Kerry’s talks came amid battles to control a key refinery at Baiji, north of Baghdad, the site of almost two weeks of fighting, and clashes along Iraq’s borders with Syria and Jordan. Syrian warplanes killed at least 50 people in the western Iraqi province of Anbar where the al-Qaeda splinter group, the Sunni Islamic State in Iraq and the Levant, has made gains, the Journal reported.
Brent oil increased 34 cents, or 0.3 percent, to end the session at $114.46 a barrel on the London-based ICE Futures Europe exchange. Futures touched $115.71 on June 19, the highest since Sept. 9. West Texas Intermediate oil slipped, settling above $106 a barrel for the eighth time in nine days. A government report tomorrow is projected to show that U.S. crude supplies fell a fourth week.
Oil’s Strength
“The strength of the oil market is a reflection of the continuing fighting in Iraq,” said Michael Lynch, president of Strategic Energy & Economic Research in Winchester, Massachusetts. “ISIL forces continue to advance and we’re getting conflicting news about the Baiji refinery. If not for the troubles in Iraq we would be looking at lower prices.”
The S&P 500 is up 7.4 percent since a low on April 11 as data showed the economy is recovering from extreme weather and the first drop in first-quarter gross domestic product since 2011. The government’s third revision to the GDP reading, due tomorrow, is expected to show a contraction of 1.8 percent, according to a Bloomberg survey of economists.
Home Sales
Sales of new homes increased 18.6 percent, the biggest one-month gain since January 1992, to a 504,000 annualized pace, figures from the Commerce Department showed today. Home prices in 20 U.S. cities rose at a slower pace than forecast in the year ended in April, separate data showed.

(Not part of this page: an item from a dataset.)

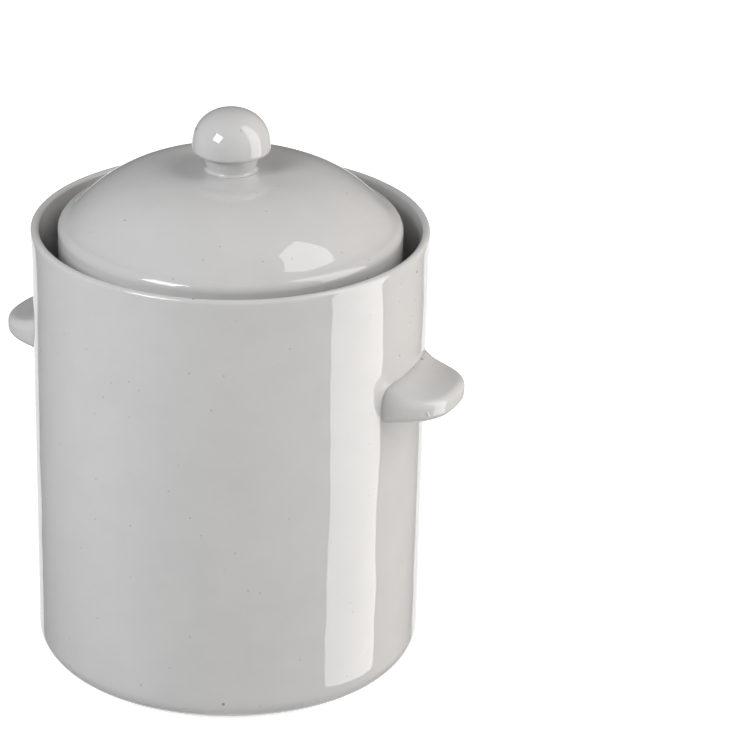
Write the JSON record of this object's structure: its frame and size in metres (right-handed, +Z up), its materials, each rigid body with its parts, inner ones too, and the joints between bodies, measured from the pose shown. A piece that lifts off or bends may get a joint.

The Conference Board’s index of U.S. consumer confidence increased to 85.2 in June from 82.2 a month earlier, the New York-based private research group said today.
“The rebound after the bad winter seems to be progressing, the outlook for unemployment is a bit better, and the inflation rate appears to be firming,” Plosser said in remarks prepared for a speech to the Economic Club of New York. “Current data suggest economic strength is fairly broad-based.”
Fed Chair Janet Yellen last week said accommodative monetary policy, rising property and equity prices and the improving global economy should lead to above-trend growth.
Fed policy makers on June 18 trimmed bond buying by $10 billion for the fifth straight meeting, to $35 billion per month, while reiterating that they plan to keep the main rate close to zero. The stimulus has helped propel the S&P 500 higher by as much as 191 percent from a bear-market low in 2009.
Volatility Index
The Chicago Board Options Exchange Volatility Index, or VIX (VIX), a measure of S&P 500 options prices, gained 10 percent to 12.13 today for its largest advance since April 10. The gauge is still down 12 percent for the year, trading near its lowest level since 2007.
The index trades at 16.5 times the projected earnings of its members, close to its highest valuation in four years.
“It makes sense to take a breather with high valuations, tension in Iraq, and people still waiting to see whether economic growth and U.S. companies have recovered from a weak first quarter,” said Heinz-Gerd Sonnenschein, a strategist at Deutsche Postbank AG in Bonn, Germany. “There may be a bit more nervousness, but markets have been quite stable and volatility remains very low.”
Treasuries rose, led by demand for longer-maturity securities, as concern that turmoil in the Middle East is escalating renewed the refuge appeal of U.S. government debt. The Treasury sold $30 billion in two-year notes at the highest yield since May 2011 as investors begin to price in interest-rate increases next year.